Family : Sparidae
Text © DrSc Giuliano Russini – Biologist Zoologist
English translation by Mario Beltramini
The family of the Sparids (Sparidae) as it is well known, is a very important family of marine fishes, not only because a twenty species are part of the Italian marine ichthyofauna, but also because almost all these fishes are actively caught due to the value of their fleshes and therefore represent an important econo- mic asset for the coastal centres.
Among these species, one which is much important is the Sand steenbras (Lithognathus mormyrus Linnaeus, 1758).
The taxonomy tells us that it is afferent to the group of Fishes (Pisces), class of Osteichthyes (Osteichthyes), subclass of Actinopterygians (Actinopterygii), order of Perciforms (Perciformes), suborder of the Percoids (Percoidei), family of the Sparids (Sparidae) and genus (Lithognathus).
The fishes of the genus Lithognathus, populate all the warm and temperate seas of the world; in the specific, we find the sand steenbras in the Black Sea, the Red Sea, Indian Ocean (especially in the waters of Mozambique), Eastern Atlantic, from Gibraltar Strait to the Cape of Good Hope and in the coastal waters of the Canary and Cape Verde Islands.

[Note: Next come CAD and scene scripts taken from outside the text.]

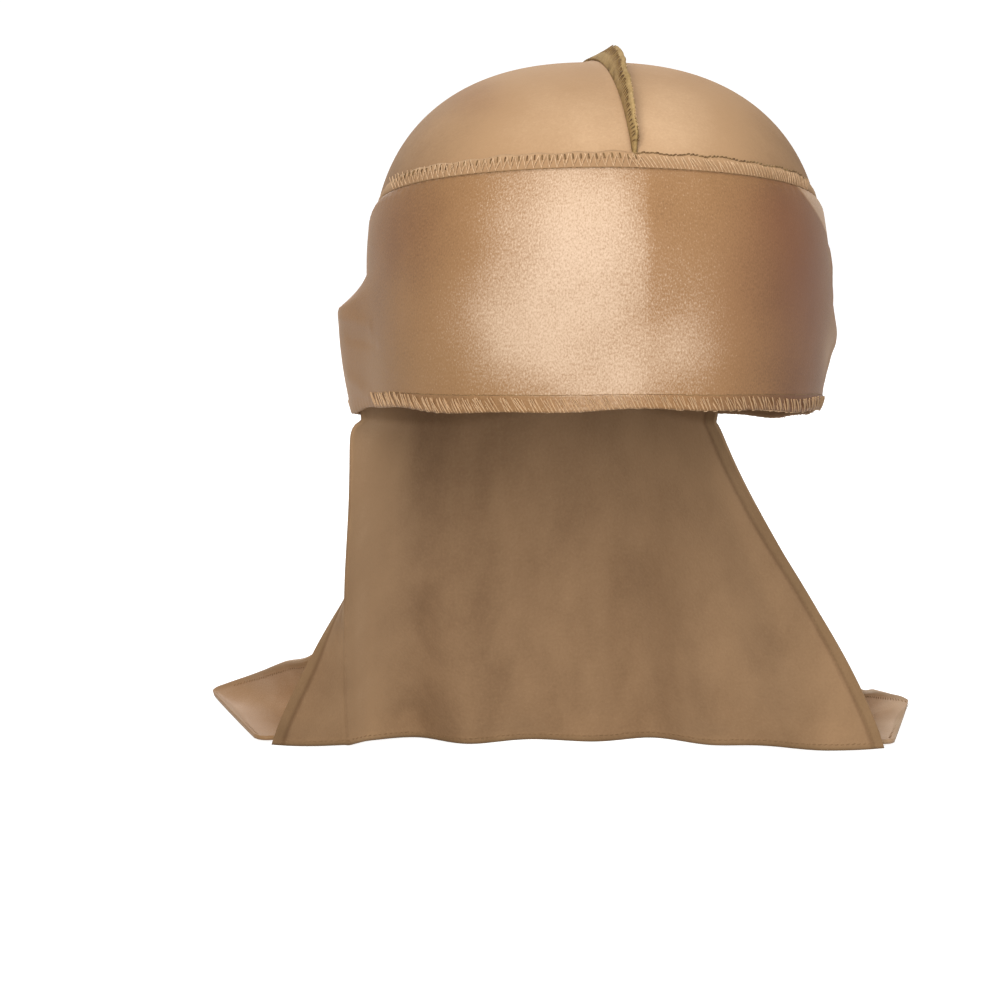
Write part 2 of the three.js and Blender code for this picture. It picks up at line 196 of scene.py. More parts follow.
def clothWall(name, surface, size, thickness, materials, paint=None, pole=False):
    # a closed wall of cloth round the surface that a function of two shares gives
    lines, rows = size["lines"], size["rows"]
    across = np.linspace(0, 1, lines + 1)
    u, v = np.meshgrid(across, np.linspace(0, 1, rows + 1), indexing="ij")
    middle, along, down, outward = surfaceFrame(surface, u, np.maximum(v, 0.004) if pole else v)
    if pole:
        middle = surface(u, v)
    half = (thickness(u, v, middle) if callable(thickness) else thickness) / 2
    half = np.broadcast_to(half, u.shape)[..., None]
    outside, inside = middle + outward * half, middle - outward * half
    if pole:
        outside[:, 0], inside[:, 0] = outside[:, 0].mean(axis=0), inside[:, 0].mean(axis=0)
    points = np.concatenate([outside.reshape(-1, 3), inside.reshape(-1, 3)])
    faces, inward = wallFaces(lines, rows)
    sides = inward if len(materials) > 1 else None
    piece = plainMesh(name, points, faces, materials, sides)
    mesh = piece.data
    for attribute, values in (paint(u, v, middle) if paint else {}).items():
        both = np.tile(np.broadcast_to(values, u.shape).ravel(), 2).astype(np.float32)
        mesh.attributes.new(attribute, "FLOAT", "POINT").data.foreach_set("value", both)
    writeUv(mesh, u, v, middle)
    if pole:
        closePole(mesh)
    return piece


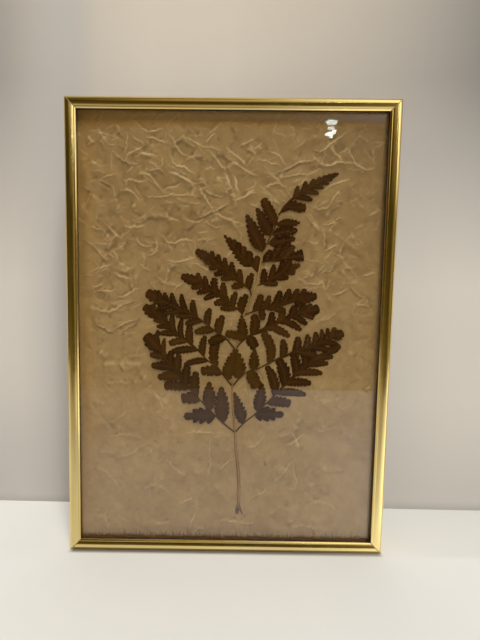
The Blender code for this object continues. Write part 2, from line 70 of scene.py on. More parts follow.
# ---- Sizes worked out from the frame ------------------------------------------------------------
WIDTH = (cad_high.x - cad_low.x) / MM
HEIGHT = (cad_high.z - cad_low.z) / MM
DEPTH = (cad_high.y - cad_low.y) / MM
FRONT_Y = cad_low.y


def node_backs(node):
    """Front and back of a node, as depths behind the ridge of the rails."""
    low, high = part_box(node)
    return (low.y - FRONT_Y) / MM, (high.y - FRONT_Y) / MM


PAPER_FRONT, PAPER_BACK = node_backs("creased_paper")
PAPER_LOW, PAPER_HIGH = [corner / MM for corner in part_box("creased_paper")]

# Rail section, counted inward from the outer wall, as in the solids
WALL = 1.2
FLANGE = 1.0
SEAM = 0.06             # each rail stops this far short of the mitre
CROWN_WIDTH = 6.1
RIDGE_AT = 2.8
OUTER_DROP = 1.7
INNER_DROP = 1.1
BEAD_WIDTH = 1.4
BEAD = [(0.12, 0.93), (0.24, 0.80), (0.38, 0.74), (0.52, 0.78), (0.66, 0.89), (0.82, 1.03),
        (0.98, 1.18), (1.14, 1.34), (1.28, 1.52), (1.37, 1.72), (1.40, 1.95)]
FACE_WIDTH = CROWN_WIDTH + BEAD_WIDTH
LIP_SHADE_BACK = 2.1         # painted shade darkens the lip from here to the glass
CHANNEL_WIDTH = 8.6
SLOT = (3.0, 5.8)
LIP_BACK = 4.2
CHANNEL_FRONT = 14.8
CROWN_STEPS = 14        # on each side of the ridge
EDGE_ROUNDING = 0.12    # radius of the section's sharp corners
ROUNDED_ABOVE = math.radians(32)
RAIL_RINGS = 70
RAIL_WAVE = 0.02        # how far the rolled metal strays from straight
END_BEVEL = 0.09
END_SOIL = 0.6          # how grimy the mitres are, fading over the length below
SOILED_END = 0.45

# ---- The frond, which follows the solids but for a few leaflets' widths -------------------------
# Stem from the cut end to the tip's base: (x, z, width)
STEM = [
    (8.7, 29.0, 2.0), (8.9, 35.0, 1.8), (8.9, 42.0, 1.8), (8.6, 49.0, 2.1), (8.1, 56.0, 1.9),
    (7.3, 62.5, 1.7), (6.5, 68.5, 1.6), (6.0, 74.0, 1.5), (5.6, 80.0, 1.35), (5.1, 86.0, 1.2),
    (4.4, 93.0, 1.3), (3.6, 102.0, 1.2), (3.1, 112.0, 1.1), (3.3, 123.0, 1.0), (4.2, 134.0, 1.0),
    (5.2, 142.0, 1.0), (7.0, 150.5, 1.1), (9.2, 160.0, 1.25), (12.7, 168.0, 1.4),
    (15.2, 176.0, 1.4), (18.0, 185.0, 1.4), (19.7, 194.0, 1.35), (21.0, 201.5, 1.3),
    (24.0, 210.0, 1.2), (27.6, 217.5, 1.1), (30.0, 224.0, 0.95), (31.0, 228.0, 0.9),
]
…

It is also quite abundant in the Mediterranean Sea.
The sand steenbras is a fish (as well as the other species of the genus), tending to live in not too deep waters, from 10 to 120-130 m of depth (other species of sparids prefer to live along the coastlines. It loves the soft bottoms, and, as in the Mediterranean, covered by prairies of Posidonia oceanica, family Posidoniacee, a monocotyledonous, angiospermous, aquatic plant. It nourishes of fishes, crustaceans, molluscs, annelids and of some other sea organisms.
The sparids are endowed of very robust teeth and variously specialized: in some species, the teeth are cutting and incisor-shaped, otherwise, they are similar to the molars, used for crushing the most coriaceous material, for instance the exoskeleton of the crustaceans and of the molluscs, or sharp and with these ones they can tear off easily the flesh of their preys, for instance, fishes.For this reason, the various species of sparids do have diversified diets as well as habits of life.
In the case of the sand steenbras, sharp teeth and molar-like ones are present.
However, the teeth are not planted into the palate, but n the jaws.
The dorsal fin of the sand steenbras, similarly to the other species of sparids, is quite expanded, supported, in the front, by thorny rays, as well as the anal one, whilst the ventral fins are moved much forward.
The Lithognathus mormyrus reaches the length of 30 cm and has a livery with a fundamental silver-grey colouration, broken by a dozen of blackish or grey vertical lines. There is no somatic sexual dimorphism between the sexes.
This species of sparid lives in small isolated schools, formed by about twenty individuals; in reality, compared to the other sparids, this fish cannot be defined as coastal, as, even if it stays preferably close to the coasts during the warmest months, when the winter approaches, it goes to the open seas and to depths (100-130 m) where it cannot be excessively affected by the temperature changes.
The female lays very small, diaphanous-transparent, eggs, but never grouped in clusters due to the absence of oily extensions.
As is the case of the Gilt-head bream (Sparus aurata), its cousin, or of the Common seabream (Pagrus pagrus), also here we have the phenomenon of the “proterandrous hermaphroditism”, which means that the fries are born as males and then become females with the time. This fish has an average lifespan of 13 years.
Also this species is actively fished for the goodness of its flesh; in spite of this, thanks to specific fishing programmes which do not hinder its reproduction, as they respect its vital cycle, this fish, after the IUCN, is not an endangered species, at least for the time being.
The vulnerability index of this species is of 40 over 100.
Pagellus goreensis Valenciennes, 1830; Pagellus mormyrus Linnaeus, 1758; Sparus mormyrus Linnaeus, 1758.